L’histoire reprend en septembre 1994, Amin (Shaïn Boumedine) abandonne ses études de médecine et tente de se lancer dans le cinéma, tandis qu'Ophélie (Ophélie Bau) est tiraillée entre Clément, l'homme avec qui elle doit se marier, et Tony (Salim Kechiouche), cousin d’Amin, dragueur invétéré. Deux Américains, une actrice (Jessica Pennington) et son mari producteur (André Jacobs), arrivent soudainement dans le restaurant familial de Sète, créant espoirs, rejets et tentations.

Entre le jeu impressionnant d’une ribambelle d’acteurs très peu connus et pourtant parfaitement dirigés et le style de mise en scène quasiment documentaire, l’immersion est totale. Sans cesse embarquée sur l’épaule du cadreur, la caméra suit les mouvements des personnages et les filme en gros plan afin de capter seulement les visages et toutes les expressions qui s’y dessinent. À l’instar des lumières qui ne sont jamais réhaussées par des projecteurs pour bien éclairer les acteurs, le son est très peu mixé, obligeant parfois notre oreille à se concentrer pour suivre un dialogue noyé par d’autres personnages ou par une musique.

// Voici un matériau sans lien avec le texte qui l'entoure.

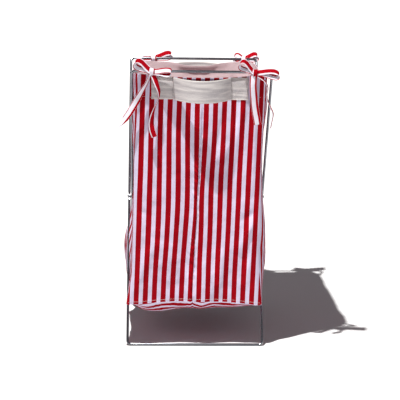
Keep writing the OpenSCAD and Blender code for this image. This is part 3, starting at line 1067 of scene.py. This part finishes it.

Juxtaposant des scènes de vie, le réalisateur donne le temps aux dialogues de se dérouler naturellement, laissant place aux tics de langage des personnages et maniant habilement les aller-retours entre français et anglais dans certains échanges. Insupportable dans ses premières scènes, l’actrice américaine devient rapidement aussi attachante que les autres, à mesure que sa relation avec son mari est explorée. Alors qu’Amin réalise doucement que voir son scénario produit à Hollywood est loin du rêve décrit par son cousin, les relations entre les personnages se déploient jusqu’au climax tout en tension, avec encore une fois Tony au centre du problème.

[SPOILERS]
En plus d’esquisser un discours sur l’émancipation féminine à travers les personnages de l’actrice américaine face à l’emprise de son mari bien plus âgé et d’Ophélie qui organise son avortement, le réalisateur dénonce le racisme d’une police qui se permet d’interroger un jeune homme typé maghrébin avec une brutalité illégale. Si le dernier acte semble rejoindre les carcans d’un scénario plus classique, quittant la rythmique flottante des vacances, son traitement terre à terre à la fois par le personnel hospitalier mais aussi par les réactions des patients permet de rester juste. Plus qu’à espérer ne pas avoir à attendre 8 ans de plus pour voir où ce cliffhanger déroutant mènera et si seront tenues, les promesses de Mektoub my Love : Canto Due.